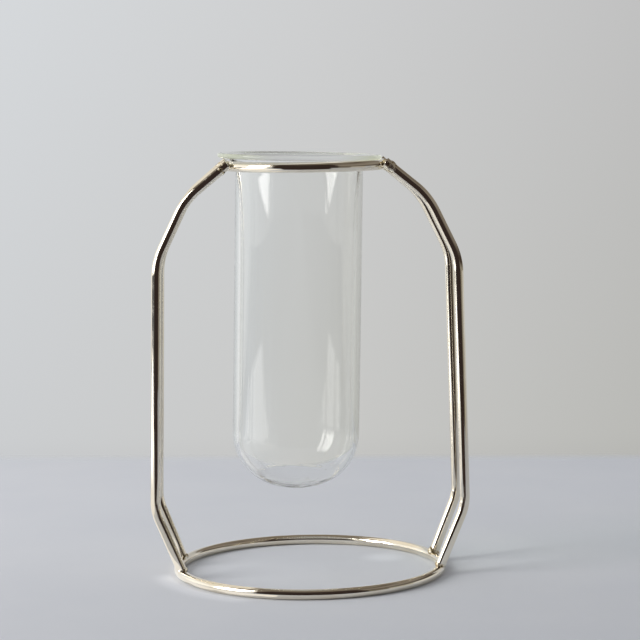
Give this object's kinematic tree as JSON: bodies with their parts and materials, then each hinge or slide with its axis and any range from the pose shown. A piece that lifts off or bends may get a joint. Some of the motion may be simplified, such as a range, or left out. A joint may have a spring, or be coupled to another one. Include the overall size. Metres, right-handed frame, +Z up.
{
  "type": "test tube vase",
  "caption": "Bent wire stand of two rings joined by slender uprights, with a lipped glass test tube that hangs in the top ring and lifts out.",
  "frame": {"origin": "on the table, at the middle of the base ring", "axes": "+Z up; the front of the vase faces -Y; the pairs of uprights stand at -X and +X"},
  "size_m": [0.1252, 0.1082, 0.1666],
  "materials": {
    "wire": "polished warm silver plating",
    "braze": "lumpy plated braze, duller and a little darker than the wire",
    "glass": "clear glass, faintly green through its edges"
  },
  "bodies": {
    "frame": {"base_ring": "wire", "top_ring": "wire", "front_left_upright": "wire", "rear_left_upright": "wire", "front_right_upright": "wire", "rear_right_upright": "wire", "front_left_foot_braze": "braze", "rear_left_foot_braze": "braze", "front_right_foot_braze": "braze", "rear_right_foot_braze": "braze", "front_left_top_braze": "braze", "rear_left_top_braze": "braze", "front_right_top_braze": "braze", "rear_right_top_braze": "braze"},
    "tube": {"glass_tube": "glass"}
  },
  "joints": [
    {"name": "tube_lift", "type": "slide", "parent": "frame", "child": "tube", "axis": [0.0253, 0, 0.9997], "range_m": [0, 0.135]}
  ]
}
________________________________________
Exercise objective = Say how many lines in this material hold "axis", and say nothing else.

Output of the task = 2